Anita Lindsay, 47 from Troon, was diagnosed with cervical cancer in January 2019 after going for routine cervical screening (smear).
The mum of two always attended cervical screening when invited but often took a while to get round to making an appointment. It was only when she was encouraging her daughter, 24, to go for her first smear that she realised that around a year had passed since she had been invited.
Following her smear test in October 2018, Anita received a letter saying cell changes had been found and she would need to go for a colposcopy (a test to take a closer look at your cervix) and biopsy in December. She was then diagnosed with type 1b1 cervical cancer – an early stage – and further tests showed the cancer hadn’t spread.
Anita, who had just turned 43, said:“I was often late going for my smear test because I’d get in a state about the test itself, but never thought about the results not being okay. I eventually went in the October and got a letter through a few weeks later saying I needed to go in for a colposcopy.
“There was the wait over Christmas for the results and then I got a call saying the consultant wanted to speak with me and I was to bring someone to the hospital, so I knew the news wasn’t going to be good.
“Being told I had cancer was really strange.

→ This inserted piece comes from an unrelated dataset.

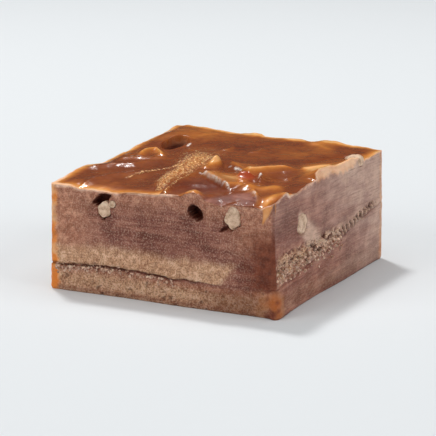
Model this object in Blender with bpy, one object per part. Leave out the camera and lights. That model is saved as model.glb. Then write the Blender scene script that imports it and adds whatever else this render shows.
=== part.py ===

I took a friend who has been through another type of cancer for support, and I remember her saying I was very calm and matter of fact at that point. I just wanted to know what I had and what I needed to do to get it removed. The hard bit was thinking about going home and telling the kids, my mum and my sister .
“I was told it was an early stage cancer, and that treatment would involve a radical hysterectomy and lymph node removal to check it hadn’t spread. ”

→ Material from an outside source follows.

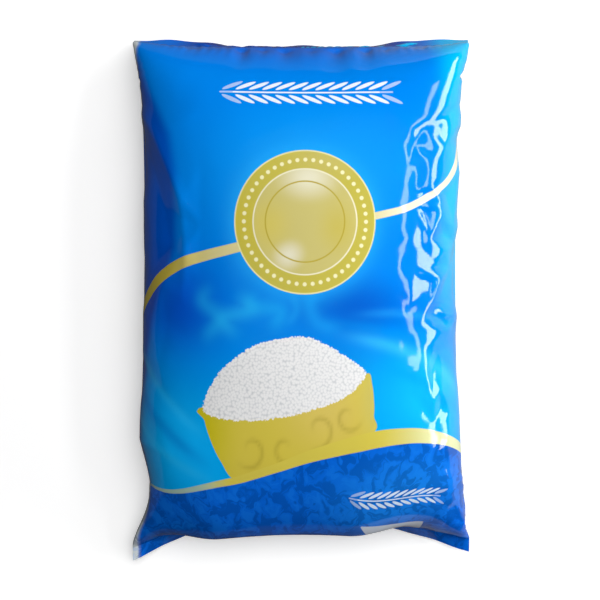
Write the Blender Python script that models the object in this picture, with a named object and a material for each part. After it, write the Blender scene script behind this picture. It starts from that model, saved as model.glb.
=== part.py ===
"""Full, shut pillow bag of rice lying on its back, +Y towards the top of the bag, resting on z = 0.

One closed body: a tube of film filled to a pillow, drawn flat at both ends into seal fins whose
corners stand out as ears. Every point comes from the sizes and the short lists below.
"""

import math

import bmesh
import bpy

# ---------------------------------------------------------------- sizes, in metres

LENGTH = 0.3905          # seal to seal at the ears, measured on the lying bag
HALF_WIDTH = 0.1205     # half the width of the filled body
CROWN = 0.092           # greatest height of the filled body
EDGE_HEIGHT = 0.036     # height of the widest line of the sides
FLARE_BOTTOM = 0.0130   # how far each bottom ear stands out past the side
FLARE_TOP = 0.0095      # the same for the top ears
SAG_BOTTOM = 0.0185      # how far the middle of the bottom seal is drawn in behind its ears
SAG_TOP = 0.0035         # the same for the top seal
DROOP_LEFT = 0.0070      # the bottom left ear hangs this much further out than the right one
SEAL_BOTTOM_Z = 0.0115  # height of the bottom seal line in the middle
SEAL_TOP_Z = 0.0225     # height of the top seal line in the middle
EAR_BOTTOM_Z = 0.0120   # height of the bottom ears
EAR_TOP_Z = 0.0170      # height of the top ears
FIN = 0.010             # free width of each seal fin
FIN_THICK = 0.0010      # thickness of the fins, a stand-in for two layers of film

ACROSS = 32             # cells over the front, and as many over the back
ALONG = 54              # cells from seal to seal
FIN_ROWS = 2            # cells over the width of a fin

# Furrows pinched into the front by the top seal: distance from the middle, length, depth.
TOP_FURROWS = (
    (-0.070, 0.030, 0.0012),
    (-0.044, 0.046, 0.0024),
    (-0.012, 0.040, 0.0020),
    (0.028, 0.050, 0.0026),
    (0.052, 0.044, 0.0022),
    (0.080, 0.034, 0.0016),
)
# The same for the bottom seal, where the film is drawn in more and hangs straight down.
BOTTOM_FURROWS = (
    (-0.078, 0.026, 0.0014),
    (-0.036, 0.030, 0.0016),
    (0.010, 0.026, 0.0012),
    (0.048, 0.032, 0.0018),
    (0.088, 0.028, 0.0014),
)
FURROW_WIDTH = 0.0085

# Ridges and dents of the film, each from one point to another on the plan of the bag:
# start x, start y, end x, end y, height above the pillow (below it if negative), half width.
CREASES = (
    (-0.121, 0.178, -0.090, 0.115, 0.0030, 0.008),
    (-0.090, 0.115, -0.084, 0.060, 0.0016, 0.009),
    (0.123, 0.178, 0.099, 0.112, 0.0032, 0.008),
    (0.099, 0.112, 0.104, 0.020, 0.0018, 0.008),
    (0.083, 0.128, 0.108, 0.090, -0.0028, 0.008),
    (0.090, 0.088, 0.118, 0.060, -0.0026, 0.008),
    (0.086, 0.050, 0.118, 0.028, -0.0024, 0.008),
    (0.114, 0.010, 0.104, -0.030, -0.0020, 0.009),
    (-0.112, 0.086, -0.104, 0.030, -0.0022, 0.010),
    (-0.122, -0.060, -0.098, -0.100, -0.0024, 0.010),
    (-0.124, -0.168, -0.094, -0.128, 0.0024, 0.009),
    (0.124, -0.168, 0.096, -0.124, 0.0024, 0.009),
)


# ---------------------------------------------------------------- the pillow

def ease(value):
    """Smooth step from 0 to 1."""
    value = min(1.0, max(0.0, value))
    return value * value * (3.0 - 2.0 * value)


def mix(first, second, share):
    """Straight blend from first to second."""
    return first + (second - first) * share


def ring_point(angle, power):
    """Point of a rounded square of half side 1 seen under an angle, power 2 being a circle."""
    cosine = abs(math.cos(angle))
    sine = abs(math.sin(angle))
    reach = (cosine ** power + sine ** power) ** (-1.0 / power)
    return reach * math.cos(angle), reach * math.sin(angle)


def half_width(along):
    """Half width of the bag, along running from -1 at the bottom seal to 1 at the top seal."""
    if along < 0.0:
        flare = FLARE_BOTTOM
    else:
        flare = FLARE_TOP
    return HALF_WIDTH + flare * abs(along) ** 4.6


def edge_height(along):
    """Height of the side edge of the film."""
    if along < 0.0:
        ear = EAR_BOTTOM_Z
    else:
        ear = EAR_TOP_Z
    return mix(EDGE_HEIGHT, ear, abs(along) ** 6.0)


def seal_height(along):
    """Height of the middle of the seal at the end the row belongs to."""
    if along < 0.0:
        return SEAL_BOTTOM_Z
    return SEAL_TOP_Z


def front_height(along):
    """Height of the front film over the middle of the bag."""
    rise = 1.0 - abs(along) ** 2.65
    return mix(seal_height(along), CROWN, rise)


def back_height(along):
    """Height of the back film under the middle of the bag, flat on the floor but at the ends."""
    return seal_height(along) * ease((abs(along) - 0.85) / 0.15)


def edge_place(along, side):
    """Distance of a row from the middle of the bag, along its side edge."""
    place = 0.5 * LENGTH * along
    if along < 0.0 and side < 0.0:
        place -= DROOP_LEFT * ease((-along - 0.7) / 0.3)
    return place


def middle_place(along, reach, hardness):
    """The same in the middle of the bag, where a row is drawn in as it comes to its seal."""
    if along < 0.0:
        sag = SAG_BOTTOM
    else:
        sag = SAG_TOP
    seal = 0.5 * LENGTH - sag
    straight = reach * abs(along)
    pulled = (reach - seal) * abs(along) ** hardness
    return math.copysign(straight - pulled, along)


def crease_height(x, y):
    """Sum of the ridges and dents of the film at a place on the plan."""
    total = 0.0
    for x0, y0, x1, y1, height, width in CREASES:
        run = (x1 - x0, y1 - y0)
        size = run[0] ** 2 + run[1] ** 2
        share = ((x - x0) * run[0] + (y - y0) * run[1]) / size
        share = min(1.0, max(0.0, share))
        gap = math.hypot(x - x0 - run[0] * share, y - y0 - run[1] * share)
        total += height * math.exp(-((gap / width) ** 2))
    return total


def furrow_depth(x, distance, furrows):
    """Depth pinched into the front at a distance from a seal."""
    total = 0.0
    for middle, length, depth in furrows:
        narrow = math.exp(-(((x - middle) / FURROW_WIDTH) ** 2))
        start = ease(distance / 0.008)
        fade = 1.0 - ease(distance / length)
        total += depth * narrow * start * fade
    return total


def body_point(along, step):
    """Point of the pillow: step counts around from the left edge, over the front and back again."""
    angle = math.pi * (1.0 - step / ACROSS)
    front = step <= ACROSS
    if front:
        power = 2.0 + 1.5 * abs(along) ** 3
    else:
        power = 4.5
    across, rise = ring_point(angle, power)
    side = math.copysign(1.0, across)
    if abs(across) < 1e-9:
        side = 0.0
    width = half_width(along)
    edge = edge_height(along)
    inward = 1.0 - abs(across) ** 2.2
    x = width * across
    if front:
        middle = middle_place(along, 0.5 * LENGTH + 0.012, 6.0)
        z = mix(edge, front_height(along), rise)
    else:
        middle = middle_place(along, 0.5 * LENGTH + 0.004, 12.0)
        floor = back_height(along)
        drop = edge - floor
        z = max(floor, edge + 1.06 * drop * rise)
    y = mix(edge_place(along, side), middle, inward)
    if front:
        body = ease((1.0 - abs(along)) / 0.10)
        z += crease_height(x, y) * body * ease(rise / 0.25)
        near_end = 0.5 * LENGTH * (1.0 - abs(along))
        if along < 0.0:
            z -= furrow_depth(x, near_end, BOTTOM_FURROWS)
        else:
            z -= furrow_depth(x, near_end, TOP_FURROWS)
    return x, y, z


# ---------------------------------------------------------------- the seal fins

def fin_lean(across, end):
    """Angle a fin hangs below the level: steep in the middle, nearly level at the ears."""
    outward = abs(across) ** 2.0
    if end < 0.0:
        return math.radians(mix(86.0, 16.0, outward))
    return math.radians(mix(78.0, 50.0, outward))


def fin_point(end, step, out):
    """Point of a fin, out metres past its seal line, on its front or its back face."""
    angle = math.pi * (1.0 - step / ACROSS)
    across = math.cos(angle)
    side = math.copysign(1.0, across)
    if abs(across) < 1e-9:
        side = 0.0
    outward = abs(across) ** 2.2
    sag = SAG_BOTTOM
    ear = EAR_BOTTOM_Z
    middle_z = SEAL_BOTTOM_Z
    if end > 0.0:
        sag = SAG_TOP
        ear = EAR_TOP_Z
        middle_z = SEAL_TOP_Z
    seal_y = mix(end * (0.5 * LENGTH - sag), edge_place(end, side), outward)
    seal_z = mix(middle_z, ear, outward)
    lean = fin_lean(across, end)
    y = seal_y + end * out * math.cos(lean)
    z = seal_z - out * math.sin(lean)
    wave = 0.0006 * math.sin(across * 17.0 + end) * (out / FIN)
    half = 0.5 * FIN_THICK
    at_edge = step == 0 or step == ACROSS
    if at_edge:
        half = 0.0
    elif step > ACROSS:
        half = -half
    y += end * (half + wave) * math.sin(lean)
    z += (half + wave) * math.cos(lean)
    return half_width(end) * across, y, max(z, 0.0002)


# ---------------------------------------------------------------- the mesh

def row_places():
    """Places of the rows along the body, closer together towards the seals."""
    places = []
    for index in range(1, ALONG):
        even = 2.0 * index / ALONG - 1.0
        bunched = math.sin(0.5 * math.pi * even)
        places.append(mix(even, bunched, 0.55))
    return places


def all_rows():
    """Every ring of points, from the outer edge of the bottom fin to that of the top fin."""
    around = range(2 * ACROSS)
    rows = []
    for index in range(FIN_ROWS, -1, -1):
        out = FIN * index / FIN_ROWS
        rows.append([fin_point(-1.0, step, out) for step in around])
    for along in row_places():
        rows.append([body_point(along, step) for step in around])
    for index in range(FIN_ROWS + 1):
        out = FIN * index / FIN_ROWS
        rows.append([fin_point(1.0, step, out) for step in around])
    return rows


def centred(rows):
    """The same rings with the middle of their plan over the origin."""
    xs = [point[0] for row in rows for point in row]
    ys = [point[1] for row in rows for point in row]
    middle_x = 0.5 * (min(xs) + max(xs))
    middle_y = 0.5 * (min(ys) + max(ys))
    return [[(x - middle_x, y - middle_y, z) for x, y, z in row] for row in rows]


def build_sack():
    """Make the sack as one closed body."""
    mesh = bpy.data.meshes.new("rice_sack")
    shape = bmesh.new()
    around = 2 * ACROSS
    rings = []
    for row in centred(all_rows()):
        rings.append([shape.verts.new(point) for point in row])
    for lower, upper in zip(rings[:-1], rings[1:]):
        for step in range(around):
            after = (step + 1) % around
            shape.faces.new((lower[step], lower[after], upper[after], upper[step]))
    for ring in (rings[0], rings[-1]):
        for step in range(1, ACROSS - 1):
            mirror = around - step
            shape.faces.new((ring[step], ring[step + 1], ring[mirror - 1], ring[mirror]))
        shape.faces.new((ring[0], ring[1], ring[around - 1]))
        shape.faces.new((ring[ACROSS - 1], ring[ACROSS], ring[ACROSS + 1]))
    bmesh.ops.recalc_face_normals(shape, faces=shape.faces)
    shape.to_mesh(mesh)
    shape.free()
    mesh.shade_smooth()
    mesh.set_sharp_from_angle(angle=math.radians(50.0))
    return mesh


def film_material():
    """Printed glossy film."""
    material = bpy.data.materials.new("printed_film")
    material.use_nodes = True
    surface = material.node_tree.nodes["Principled BSDF"]
    surface.inputs["Base Color"].default_value = (0.0, 0.18, 0.75, 1.0)
    surface.inputs["Roughness"].default_value = 0.22
    return material


for thing in list(bpy.data.objects):
    bpy.data.objects.remove(thing)

sack = bpy.data.objects.new("rice_sack", build_sack())
sack.data.materials.append(film_material())
bpy.context.scene.collection.objects.link(sack)
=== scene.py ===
"""A full pillow bag of rice in printed glossy film, lying on its back on a pale floor."""

import math

import bpy
import numpy as np
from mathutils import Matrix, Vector
from mathutils.geometry import delaunay_2d_cdt


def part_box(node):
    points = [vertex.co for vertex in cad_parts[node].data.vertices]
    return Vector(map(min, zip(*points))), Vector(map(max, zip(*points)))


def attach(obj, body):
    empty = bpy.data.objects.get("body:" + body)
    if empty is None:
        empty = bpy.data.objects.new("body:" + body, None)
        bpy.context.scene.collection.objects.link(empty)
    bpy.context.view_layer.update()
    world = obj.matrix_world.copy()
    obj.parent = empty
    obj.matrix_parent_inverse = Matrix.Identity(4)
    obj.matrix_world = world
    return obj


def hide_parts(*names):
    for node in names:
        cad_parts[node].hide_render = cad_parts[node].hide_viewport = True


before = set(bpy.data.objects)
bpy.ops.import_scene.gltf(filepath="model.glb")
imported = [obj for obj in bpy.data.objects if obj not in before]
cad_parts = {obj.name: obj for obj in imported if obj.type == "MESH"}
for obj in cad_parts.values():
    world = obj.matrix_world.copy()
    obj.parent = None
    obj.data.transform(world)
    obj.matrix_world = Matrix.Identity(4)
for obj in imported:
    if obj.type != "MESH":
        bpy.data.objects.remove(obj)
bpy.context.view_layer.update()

# ------------------------------------------------------------ the filled tube
# The sack is one tube of laminated film, printed, filled with rice and sealed flat at both ends.
# Its shape is found as the real one finds it: the film can't stretch, the rice presses it outwards,
# more so low down, and the floor flattens the back. It starts coarse and is made finer in steps.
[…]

Not long before her surgery, Anita opted for a full hysterectomy, involving the removal of her ovaries, as she was keen to minimise any future risk of cancer returning. Surgery went ahead in March 2019 and tests showed Anita’s lymph nodes were clear, meaning she was given the all clear from cancer in April.
Anita said:“I had not long qualified as a nurse and I wanted to work right up to the surgery as I just wanted to keep things as normal as possible for me and my family.
“I asked what the chances were of developing ovarian cancer, and was told two per cent – but that was two per cent too much for me so I opted for a full hysterectomy which put me into surgical menopause.
“The worst bit by far was waiting for my surgery. Until I had my MRI I didn’t know how bad it was and was trying to keep a brave face on it for everyone, especially my kids.”
Anita expected to have a few weeks off work but ended up taking around six months as she struggled with the impact of her diagnosis and surgery.
She said:“I was really distressed by it all afterwards. I was recovering from surgery, not really coping that well mentally and had heightened anxiety. I suppose it was the combination of all those things, plus dealing with the effects of surgical menopause.
“I had always exercised and that was the one thing that helped my mental health. It was tough to get back into it post-surgery, but, when I did, it really helped me get my strength back physically and mentally - and having the support of my team from work really helped build my confidence back up.
“My family and friends were a brilliant support. My partner Kris had testicular cancer when we met nine years ago, so he completely understood and was there for me throughout.”
Speaking about the impact of her diagnosis and treatment, Anita said:
“My friend who has been through cancer said things would never be the same – there is life before cancer and after cancer - and she’s completely right. My outlook has changed, I don’t worry about the small stuff and I feel stronger. I’ve tried to slow down and focus on the things that are important to me and my family.
“I think we’re all a lot closer because of it. I don’t really care about anything else as much as my family now.
“I always remember the year I got diagnosed was busy with holidays and festivals. I said yes to everything, and I felt very grateful we’d had those experiences without knowing what was ahead – and we’ve tried to keep that going.”During her treatment, a Macmillan nurse told Anita about Jo’s Trust where she found information and experiences others had shared helpful.
Anita said:“I’d encourage everyone to go for their smear test. I was around a year late booking my smear test appointment so I was so fortunate that it was found at an early stage. It’s easy to put off, but I’d say that ten minute test is nothing compared to what you could be going through. It could save your life.
“My sister and a few of my friends went for their smear tests on the back of me being diagnosed, which was great. If what happened to me can help somebody get checked, that can only be a positive thing.”